How to make up-selling recommendations based on cart using Redis
Being able to suggest additional products on an eCommerce is powerful feature. On a typical product page, you’d like to show others products directly related or similar, and usually that’s not so hard (it could be though). But when user is finally on the cart’s summary page, we’d like to show (if possible) products based on the whole cart’s content: something inspired by amazon’s famous section “people who bought those items also bought”.
When current user did add multiple specific items to his cart, we suggest him with other items included in previous orders ordered by popularity. Of course recommending is far from exact science, but matching other carts with same items could help us find really relevant items especially with large catalog.

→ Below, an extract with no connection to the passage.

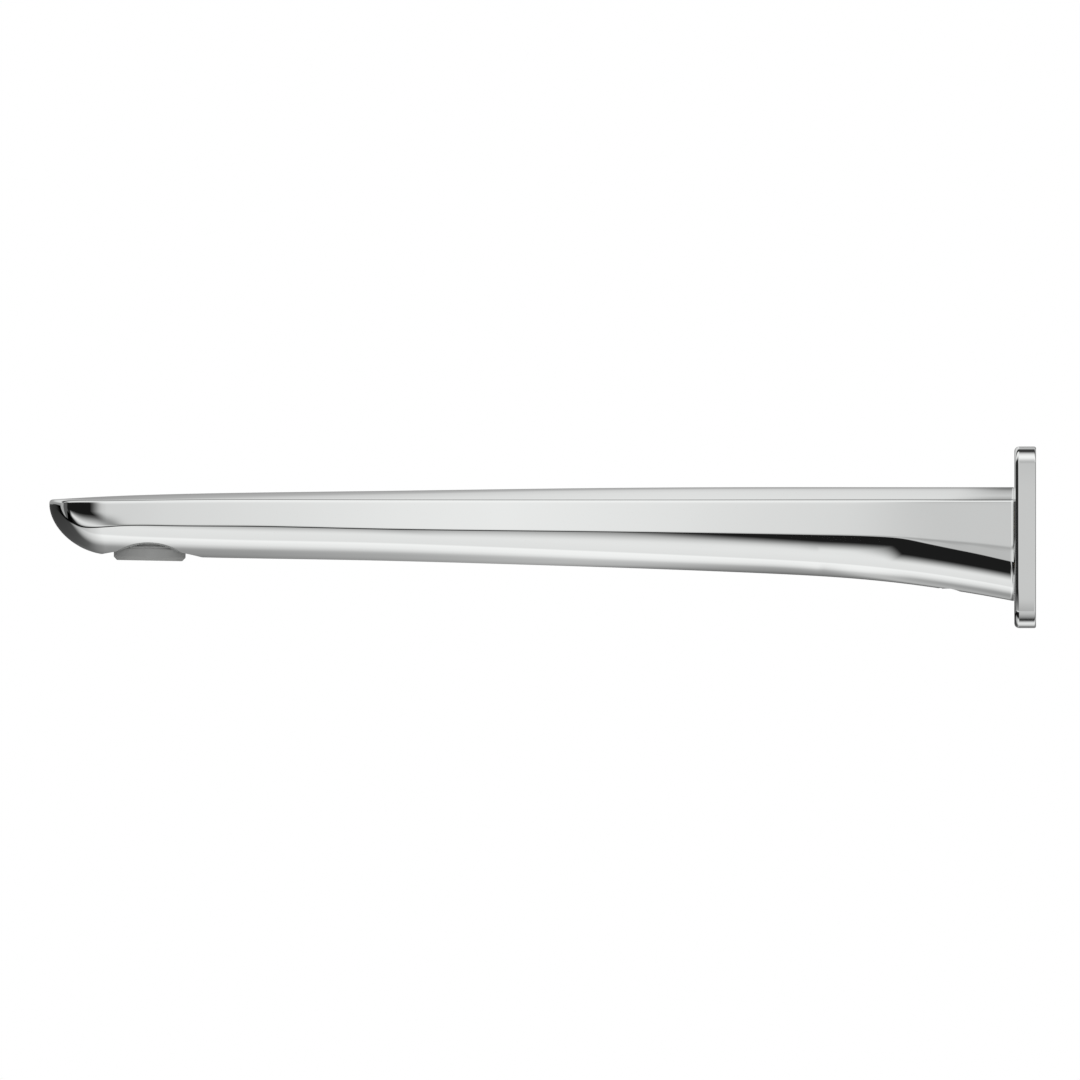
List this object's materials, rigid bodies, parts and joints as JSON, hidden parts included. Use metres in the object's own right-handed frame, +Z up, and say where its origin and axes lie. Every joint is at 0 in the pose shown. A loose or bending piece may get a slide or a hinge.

Here is an example that we will use in this tutorial. It’s basically just a small catalog, a user’s current cart and a small order history:
We will split the problem in two distinct parts:
- finding all previous orders matching the current cart’s product list
- getting other products from those carts aggregated, counted and ordered by frequency
As typical shopping cart system is generally implemented with a relational database, extracting recommendations directly from it is perfectly feasible. But as you will need for each recommendation the complete orders history, and depending on its volume, you could quickly face performance issues.
As an alternative, let’s see how Redis can help us out writing a fast recommendation engine without impacting our relational database.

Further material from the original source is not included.